No single fix solved the problem. Each was necessary, and the investigation uncovered them roughly in this order:
- GC heap scanning 64MB of SDRAM including framebuffers, capping to 16MB and moving framebuffers to linker sections dropped gc.collect() from 107ms to 61us
- MPU not configured for cacheable SDRAM access, 31% improvement on memory operations
- LVGL buttonmatrix rendering all 40 buttons every frame regardless of which area was dirty, clip area check gives 4x
- GC heap in SDRAM (external memory with cache miss latency), moving to on-chip OCRAM gives 3x on the style resolution hot path
- PXP draw acceleration disabled, enabling hardware rectangle fills gives 1.6x
What Didn’t Work
Honest accounting matters for methodology.
SWO DWT PC sampling consumed ~6 hours of agent time across two days. The conclusion: it doesn’t work on this silicon revision. Valid result, but checking the errata sheet first would have saved the time. The investigation did produce a working ITM printf path that was used for later C-level profiling though.
Trial-and-error styling changes. I explicitly called this out as unproductive early on: “this trial and error approach isn’t working, need a real benchmark up and down the stack.” This forced the shift to systematic DWT instrumentation, which is what actually identified style resolution as the bottleneck.
SNVS register access for battery-backed storage caused hard faults. We didn’t have the access control sequence right. Deferred, and the failed attempt led to identifying an upstream MicroPython feature request that would solve it properly.
Transferable Methodology

Strip away the embedded specifics and the approach is:
Start with a brainstorm, not code. Launch parallel agents with different perspectives on the problem. The compound root cause in this investigation only emerged from cross-pollination between hardware and software viewpoints.
Define your eval before optimising. A metric that agents can measure autonomously is the foundation. Without it every change requires a human to evaluate, and you’ve lost the ability to iterate in the background.
Log everything persistently. The investigation log is the shared memory across sessions, agents, and context window resets. It’s cheap to maintain and pretty much invaluable for continuity.
Delegate execution, keep strategy. Sub-agents do the building, testing, code reading, and profiling. The main session stays focused on “what should we try next” rather than “how do we implement it.”
Let agents run overnight. 21+ hours of parallel investigation happened while I was working on other things. The ROI of this approach compounds when you treat AI agents as a team that works while you sleep.

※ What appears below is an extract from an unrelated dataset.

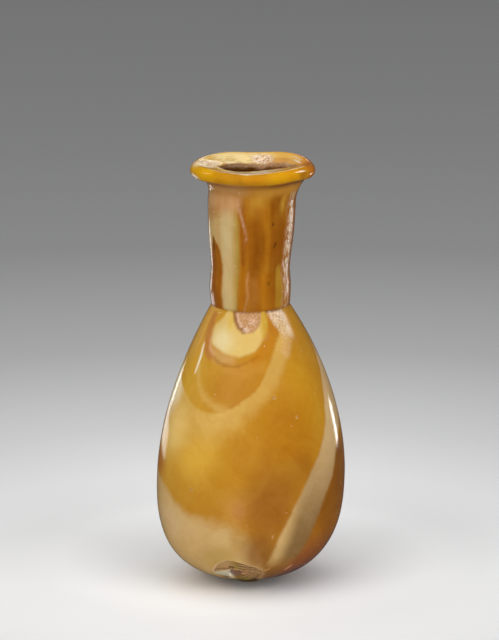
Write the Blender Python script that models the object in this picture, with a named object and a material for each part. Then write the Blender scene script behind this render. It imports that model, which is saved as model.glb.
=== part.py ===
"""A small free-blown flask of marbled glass: a pear-shaped body, a short neck and a folded lip.

The flask is one piece of glass, open at the mouth and hollow to the floor of its body.
Its frame is in metres, +Z up, with the origin at the middle of the foot it stands on.
The side towards -Y is the front, which carries the scar.
"""

from math import asin, cos, pi, radians, sin

import bmesh
import bpy
from mathutils import Vector

MM = 0.001

# Sizes of the foot and the body, in metres
FOOT_DIAMETER = 6.6 * MM
FOOT_HEIGHT = 1.3 * MM
FOOT_SPREAD = 1.0 * MM
BODY_DIAMETER = 44.1 * MM
BELLY_HEIGHT = 25.5 * MM
CREASE_HEIGHT = 66.6 * MM
CREASE_DIAMETER = 18.3 * MM

# Sizes of the neck, in metres
NECK_HEIGHT = 33.4 * MM
NECK_SWELL_DIAMETER = 18.9 * MM
NECK_WAIST_DIAMETER = 18.35 * MM
NECK_SHOULDER_DIAMETER = 19.95 * MM
NECK_TOP_DIAMETER = 20.5 * MM
FLARE_HEIGHT = 5.0 * MM
FLARE_SHIFT = 0.5 * MM

# Sizes of the folded lip, in metres: it is wide at -X, narrow at +X, and its top falls inward at the back
LIP_DIAMETER = 28.9 * MM
LIP_THICKNESS = 3.1 * MM
LIP_BROW = 1.6 * MM
LIP_WIDTH_LEFT = 6.5 * MM
LIP_WIDTH_RIGHT = 4.0 * MM
MOUTH_DROP = 0.9 * MM
MOUTH_TILT = 1.0 * MM

# Thickness of the glass, in metres
BODY_WALL = 1.9 * MM
FLOOR_WALL = 3.0 * MM
FLOOR_DIAMETER = 6.0 * MM
NECK_WALL = 1.6 * MM

# The scar low on the front, where a flake of the glass has gone
SCAR_BEARING = radians(-100.0)
SCAR_HEIGHT = 3.9 * MM
SCAR_WIDTH = 12.4 * MM
SCAR_RISE = 11.6 * MM
SCAR_DEPTH = 0.5 * MM

# Unevenness of free-blown glass, in metres: lean to +X, squareness and waviness of the lip
LEAN = 1.05 * MM
LIP_OVAL = 0.09 * MM
LIP_WAVE = 0.3 * MM

# Form of the curves: exponents of the bowl and the shoulder, and stations as shares of a height
BOWL_SQUARENESS = 2.62
SHOULDER_POWER = 1.9
SCAR_EDGE_CRISPNESS = 2.2
NECK_SWELL_PLACE = 0.17
NECK_WAIST_PLACE = 0.36
NECK_SHOULDER_PLACE = 0.70
LEAN_STATIONS = ((0.0, 0.0), (0.06, -0.1), (0.16, 0.3), (0.30, 0.75), (0.46, 1.0),
                 (0.58, 0.9), (0.70, 0.5), (0.84, 0.7), (1.0, 1.05))

# Facets: round the flask, and along each stretch of its outline
ROUND_FACETS = 54
BOWL_STEPS = 10
SHOULDER_STEPS = 9
NECK_STEPS = 8
FLARE_STEPS = 4
ROLL_STEPS = 4
LIP_TOP_STEPS = 3
THROAT_STEPS = 4
CAVITY_NECK_STEPS = 5
CAVITY_BOWL_STEPS = 7
CAVITY_SHOULDER_STEPS = 6

GLASS_COLOUR = (0.56, 0.31, 0.06, 1.0)

FLASK_HEIGHT = CREASE_HEIGHT + NECK_HEIGHT
LIP_UNDERSIDE = FLASK_HEIGHT - LIP_THICKNESS
FLARE_FOOT = LIP_UNDERSIDE - FLARE_HEIGHT
MOUTH_RADIUS = (LIP_DIAMETER - LIP_WIDTH_LEFT - LIP_WIDTH_RIGHT) / 2
MOUTH_SHIFT = (LIP_WIDTH_LEFT - LIP_WIDTH_RIGHT) / 2


def smooth_through(stations, at):
    """Value at `at` on a curve through (place, value) stations, with level-headed cubic slopes."""
    places = [place for place, _ in stations]
    values = [value for _, value in stations]
    if at <= places[0]:
        return values[0]
    if at >= places[-1]:
        return values[-1]
    last = len(places) - 1
    slopes = []
    for i in range(last + 1):
        before = max(i - 1, 0)
        after = min(i + 1, last)
        slopes.append((values[after] - values[before]) / (places[after] - places[before]))
    i = max(k for k in range(last) if places[k] <= at)
    span = places[i + 1] - places[i]
    t = (at - places[i]) / span
    return (
        (2 * t**3 - 3 * t**2 + 1) * values[i]
        + (t**3 - 2 * t**2 + t) * span * slopes[i]
        + (3 * t**2 - 2 * t**3) * values[i + 1]
        + (t**3 - t**2) * span * slopes[i + 1]
    )


def pear_outline(bottom, start_radius, belly_radius, crease_radius, bowl_steps, shoulder_steps):
    """Points (radius, height) of a pear from near its bottom to the crease under the neck.

    Below the belly the curve is a superellipse, and above it the radius falls by a power of the rise.
    """
    points = []
    depth = BELLY_HEIGHT - bottom
    share = start_radius / belly_radius
    start = asin((1 - share**BOWL_SQUARENESS) ** (1 / BOWL_SQUARENESS))
    for i in range(bowl_steps + 1):
        drop = sin(start * (1 - i / bowl_steps))
        radius = belly_radius * (1 - drop**BOWL_SQUARENESS) ** (1 / BOWL_SQUARENESS)
        points.append((radius, BELLY_HEIGHT - depth * drop))
    rise = CREASE_HEIGHT - BELLY_HEIGHT
    for i in range(1, shoulder_steps + 1):
        t = i / shoulder_steps
        radius = belly_radius - (belly_radius - crease_radius) * t**SHOULDER_POWER
        points.append((radius, BELLY_HEIGHT + rise * t))
    return points


def neck_radius(height):
    """Outer radius of the neck at a height between the crease and the foot of the flare."""
    stations = (
        (0.0, CREASE_DIAMETER / 2),
        (NECK_SWELL_PLACE, NECK_SWELL_DIAMETER / 2),
        (NECK_WAIST_PLACE, NECK_WAIST_DIAMETER / 2),
        (NECK_SHOULDER_PLACE, NECK_SHOULDER_DIAMETER / 2),
        (1.0, NECK_TOP_DIAMETER / 2),
    )
    return smooth_through(stations, (height - CREASE_HEIGHT) / (FLARE_FOOT - CREASE_HEIGHT))


def body_and_neck_outline():
    """The outside from the rim of the foot to the foot of the flare, as (radius, height)."""
    foot_radius = FOOT_DIAMETER / 2
    outline = [(foot_radius, 0.0)]
    outline += pear_outline(FOOT_HEIGHT, foot_radius + FOOT_SPREAD, BODY_DIAMETER / 2, CREASE_DIAMETER / 2,
                            BOWL_STEPS, SHOULDER_STEPS)
    for i in range(1, NECK_STEPS + 1):
        height = CREASE_HEIGHT + (FLARE_FOOT - CREASE_HEIGHT) * i / NECK_STEPS
        outline.append((neck_radius(height), height))
    return outline


def lip_outline():
    """The outside from the flare to the crest of the lip, as (radius, height, offset to +X).

    A quarter ellipse flares out of the neck, and two rounded quarters make the roll of the fold.
    """
    outline = []
    lip_radius = LIP_DIAMETER / 2
    neck_edge = NECK_TOP_DIAMETER / 2
    chin = LIP_THICKNESS - LIP_BROW
    flare_reach = lip_radius - chin - neck_edge
    for i in range(1, FLARE_STEPS + 1):
        turn = pi / 2 * i / FLARE_STEPS
        radius = neck_edge + flare_reach * (1 - cos(turn))
        outline.append((radius, FLARE_FOOT + FLARE_HEIGHT * sin(turn), FLARE_SHIFT * sin(2 * turn)))
    for i in range(1, ROLL_STEPS + 1):
        turn = pi / 2 * i / ROLL_STEPS
        radius = lip_radius - chin * (1 - sin(turn))
        outline.append((radius, LIP_UNDERSIDE + chin * (1 - cos(turn)), 0.0))
    for i in range(1, ROLL_STEPS + 1):
        turn = pi / 2 * i / ROLL_STEPS
        outline.append((lip_radius - LIP_BROW * (1 - cos(turn)), FLASK_HEIGHT - LIP_BROW * (1 - sin(turn)), 0.0))
    return outline


def inner_outline():
    """The inside from the crest of the lip to the floor, as (radius, height, share of the mouth's shift)."""
    outline = []
    crest_radius = LIP_DIAMETER / 2 - LIP_BROW
    for i in range(1, LIP_TOP_STEPS + 1):
        share = i / LIP_TOP_STEPS
        outline.append((crest_radius + (MOUTH_RADIUS - crest_radius) * share, FLASK_HEIGHT, share))
    throat_radius = neck_radius(FLARE_FOOT) - NECK_WALL
    for i in range(1, THROAT_STEPS + 1):
        depth = i / THROAT_STEPS
        share = (1 - depth) ** 2
        radius = throat_radius + (MOUTH_RADIUS - throat_radius) * share
        outline.append((radius, FLASK_HEIGHT + (FLARE_FOOT - FLASK_HEIGHT) * depth, share))
    for i in range(1, CAVITY_NECK_STEPS):
        height = FLARE_FOOT + (CREASE_HEIGHT - FLARE_FOOT) * i / CAVITY_NECK_STEPS
        outline.append((neck_radius(height) - NECK_WALL, height, 0.0))
    cavity = pear_outline(FOOT_HEIGHT + FLOOR_WALL, FLOOR_DIAMETER / 2, BODY_DIAMETER / 2 - BODY_WALL,
                          CREASE_DIAMETER / 2 - NECK_WALL, CAVITY_BOWL_STEPS, CAVITY_SHOULDER_STEPS)
    outline += [(radius, height, 0.0) for radius, height in reversed(cavity)]
    return outline


def axis_at(height):
    """Where the middle of the glass lies at a height: it leans a little to +X, as blown glass does."""
    return LEAN * smooth_through(LEAN_STATIONS, height / FLASK_HEIGHT)


def lip_share(height):
    """How far a point takes part in the unevenness of the lip: none at the flare's foot, all at the top."""
    t = min(max((height - FLARE_FOOT) / (FLASK_HEIGHT - FLARE_FOOT), 0.0), 1.0)
    return t * t * (3 - 2 * t)


def lip_lift(bearing):
    """How far the lip rises at a bearing: its four diagonals stand up, most of all at the back right."""
    swing = 1 + 0.5 * sin(bearing) + 0.3 * cos(bearing)
    return LIP_WAVE * swing * (1 - cos(4 * bearing)) / 2


def scar_sink(bearing, radius, height):
    """How deep the scar cuts at a point of the outside: an oval dish with a crisp upper edge."""
    across = (bearing - SCAR_BEARING) * radius / (SCAR_WIDTH / 2)
    along = (height - SCAR_HEIGHT) / (SCAR_RISE / 2)
    inside = 1 - across**2 - along**2
    return SCAR_DEPTH * min(1.0, SCAR_EDGE_CRISPNESS * inside) if inside > 0 else 0.0


def place(bearing, radius, height, offset):
    """A point of the glass at a bearing round the flask, with the lean and the unevenness of the lip."""
    share = lip_share(height)
    radius += share * LIP_OVAL * cos(4 * bearing)
    middle = axis_at(height) + offset
    return Vector((middle + radius * cos(bearing), radius * sin(bearing), height + share * lip_lift(bearing)))


def outside_ring(mesh, bearings, radius, height, offset=0.0):
    """One ring of points on the outside, sunk where the scar lies."""
    return [mesh.verts.new(place(b, radius - scar_sink(b, radius, height), height, offset)) for b in bearings]


def inside_ring(mesh, bearings, radius, height, share):
    """One ring of points on the inside, which follows the mouth's shift and its fall to the back."""
    ring = []
    for b in bearings:
        point = place(b, radius, height, MOUTH_SHIFT * share)
        point.z -= share * (MOUTH_DROP + MOUTH_TILT * sin(b))
        ring.append(mesh.verts.new(point))
    return ring


def join_rings(mesh, first, second):
    """The band of faces between two rings."""
    for i in range(ROUND_FACETS):
        j = (i + 1) % ROUND_FACETS
        mesh.faces.new((first[i], first[j], second[j], second[i]))


def glass():
    """Amber glass with white bands, smooth and a little see-through."""
    material = bpy.data.materials.new("amber_and_white_glass")
    material.use_nodes = True
    shader = material.node_tree.nodes["Principled BSDF"]
    shader.inputs["Base Color"].default_value = GLASS_COLOUR
    shader.inputs["Roughness"].default_value = 0.15
    shader.inputs["Metallic"].default_value = 0.0
    return material


def build_flask():
    """The whole flask as one closed skin: outside, over the lip, and down the inside."""
    mesh = bmesh.new()
    bearings = [2 * pi * i / ROUND_FACETS - pi for i in range(ROUND_FACETS)]
    rings = [outside_ring(mesh, bearings, *station) for station in body_and_neck_outline() + lip_outline()]
    rings += [inside_ring(mesh, bearings, *station) for station in inner_outline()]
    for first, second in zip(rings, rings[1:]):
        join_rings(mesh, first, second)
    mesh.faces.new(list(reversed(rings[0])))
    mesh.faces.new(rings[-1])
    bmesh.ops.triangulate(mesh, faces=mesh.faces[:])
    bmesh.ops.recalc_face_normals(mesh, faces=mesh.faces[:])
    data = bpy.data.meshes.new("flask")
    mesh.to_mesh(data)
    mesh.free()
    data.shade_smooth()
    data.set_sharp_from_angle(angle=radians(50))
    data.materials.append(glass())
    flask = bpy.data.objects.new("flask", data)
    bpy.context.scene.collection.objects.link(flask)
    return flask


def main():
    """Clears the scene and makes the flask."""
    for old in list(bpy.data.objects):
        bpy.data.objects.remove(old)
    build_flask()


main()
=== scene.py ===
"""A small free-blown flask of marbled glass on a pale studio floor.

The flask is one skin: a bowl, a shoulder, a pinched crease, a neck and a folded lip, worked out as rings
round a leaning axis. Its bands of colour are worked out on the same rings and kept as attributes, and the
glass material adds streaks, bubbles, crust and gloss. Lengths inside the functions are in millimetres, and
bearings in degrees: -90 is the front, 0 the right, 90 the back and 180 the left.
"""

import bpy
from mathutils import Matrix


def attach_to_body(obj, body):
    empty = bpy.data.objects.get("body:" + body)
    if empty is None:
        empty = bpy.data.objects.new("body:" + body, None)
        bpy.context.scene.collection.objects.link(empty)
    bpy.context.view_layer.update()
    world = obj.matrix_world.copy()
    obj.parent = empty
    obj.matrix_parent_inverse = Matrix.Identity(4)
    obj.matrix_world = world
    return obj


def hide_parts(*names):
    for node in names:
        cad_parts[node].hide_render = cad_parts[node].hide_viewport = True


bl_info = {
    "name": "Marbled Glass Flask",
    "version": (1, 0, 0),
    "blender": (4, 5, 0),
    "location": "3D View > Sidebar > Flask",
    "description": "Blows a small flask of marbled glass and sets it on a pale studio floor",
    "category": "Add Mesh",
}

from math import radians

import bpy
import numpy as np
from mathutils import Vector

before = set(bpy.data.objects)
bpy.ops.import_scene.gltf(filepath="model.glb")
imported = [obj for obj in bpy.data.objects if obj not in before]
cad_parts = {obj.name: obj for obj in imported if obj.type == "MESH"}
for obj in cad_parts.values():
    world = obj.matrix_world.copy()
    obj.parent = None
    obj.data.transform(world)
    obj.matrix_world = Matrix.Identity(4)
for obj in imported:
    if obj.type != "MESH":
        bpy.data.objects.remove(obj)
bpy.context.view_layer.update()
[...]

Human intuition still matters. The biggest single improvement (3x from OCRAM) came from a human observation about slower MCUs. The agents measured everything precisely but didn’t make the lateral connection. This is the collaboration, AI thoroughness multiplied by human intuition.
Have someone else replicate your results. The colleague’s failed build exposed a config assumption I’d missed, and the investigation into their poor performance led directly to the final PXP unlock.

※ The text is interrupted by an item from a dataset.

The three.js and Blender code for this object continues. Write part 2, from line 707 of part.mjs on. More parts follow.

Contribute upstream. The LVGL clip area fix benefits everyone using LVGL buttonmatrix widgets. Agentic investigation can produce upstream-quality contributions, not just local patches.
The investigation used Claude Code (Anthropic’s CLI) with Opus for orchestration and sub-agents. The target was an NXP i.MX RT1170 running MicroPython with LVGL v9 on a 720x1280 MIPI DSI display. All code changes, benchmarks, and the upstream LVGL PR are real and in production.